▸ PROBLEM DETAILS:
Output a verbatim copy of the data, cut off after the line that contains "whole chest's outline.".
--- START EXERCISE MATERIAL ---
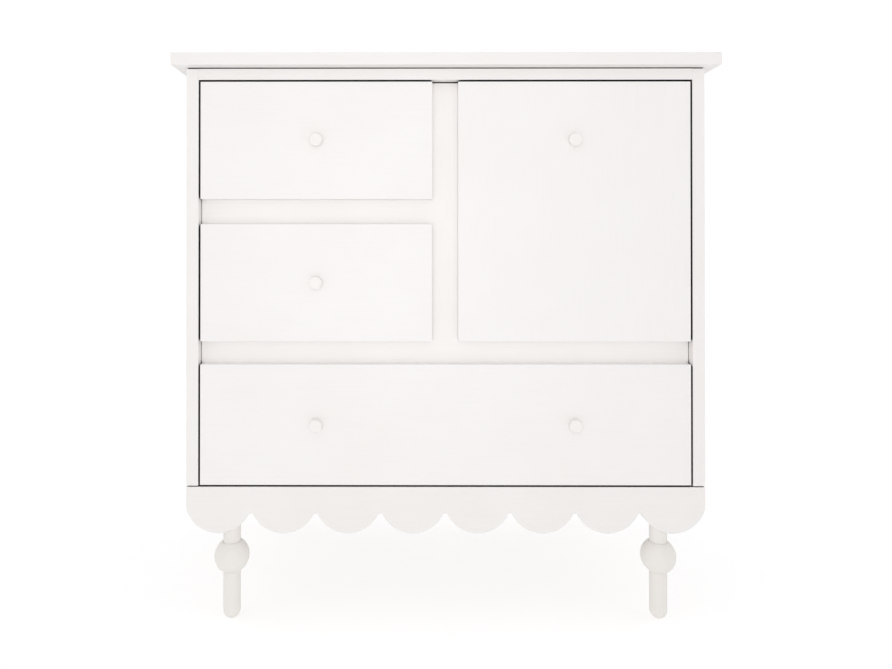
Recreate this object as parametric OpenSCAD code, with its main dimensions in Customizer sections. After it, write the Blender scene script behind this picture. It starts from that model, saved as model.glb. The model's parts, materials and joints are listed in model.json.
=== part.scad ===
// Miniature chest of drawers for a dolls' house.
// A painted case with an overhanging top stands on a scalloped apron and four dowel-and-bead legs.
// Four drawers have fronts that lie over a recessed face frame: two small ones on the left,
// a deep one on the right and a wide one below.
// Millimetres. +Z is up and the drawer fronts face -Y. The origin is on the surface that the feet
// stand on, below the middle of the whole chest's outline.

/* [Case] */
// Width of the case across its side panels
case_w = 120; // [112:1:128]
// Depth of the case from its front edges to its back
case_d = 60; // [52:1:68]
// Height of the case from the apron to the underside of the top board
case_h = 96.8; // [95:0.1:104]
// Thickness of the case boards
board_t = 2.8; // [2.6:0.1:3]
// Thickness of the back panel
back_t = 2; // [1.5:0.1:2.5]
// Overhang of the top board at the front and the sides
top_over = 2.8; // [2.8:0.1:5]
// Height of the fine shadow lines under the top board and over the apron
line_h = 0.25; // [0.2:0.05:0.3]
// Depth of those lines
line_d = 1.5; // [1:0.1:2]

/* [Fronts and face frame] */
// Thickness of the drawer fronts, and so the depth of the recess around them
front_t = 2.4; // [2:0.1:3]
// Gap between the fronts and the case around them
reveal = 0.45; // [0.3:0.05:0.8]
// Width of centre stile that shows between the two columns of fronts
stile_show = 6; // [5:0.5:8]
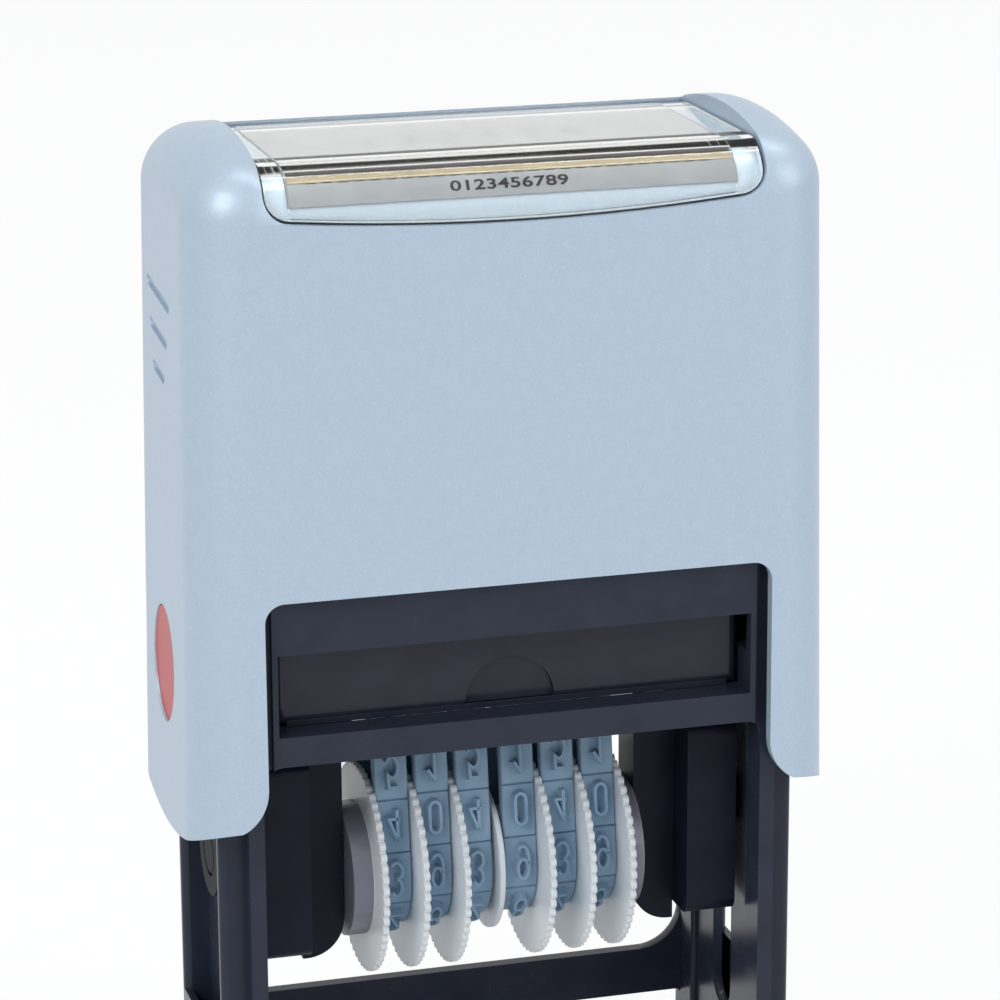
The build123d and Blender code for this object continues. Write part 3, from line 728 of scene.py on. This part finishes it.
--- END EXERCISE MATERIAL ---
▸ RESULT BELOW:
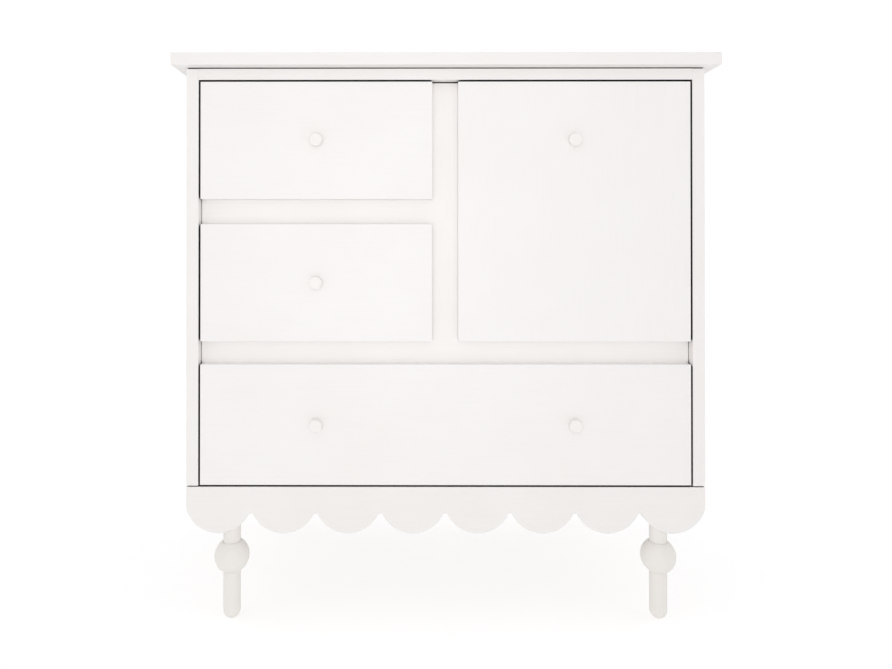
Recreate this object as parametric OpenSCAD code, with its main dimensions in Customizer sections. After it, write the Blender scene script behind this picture. It starts from that model, saved as model.glb. The model's parts, materials and joints are listed in model.json.
=== part.scad ===
// Miniature chest of drawers for a dolls' house.
// A painted case with an overhanging top stands on a scalloped apron and four dowel-and-bead legs.
// Four drawers have fronts that lie over a recessed face frame: two small ones on the left,
// a deep one on the right and a wide one below.
// Millimetres. +Z is up and the drawer fronts face -Y. The origin is on the surface that the feet
// stand on, below the middle of the whole chest's outline.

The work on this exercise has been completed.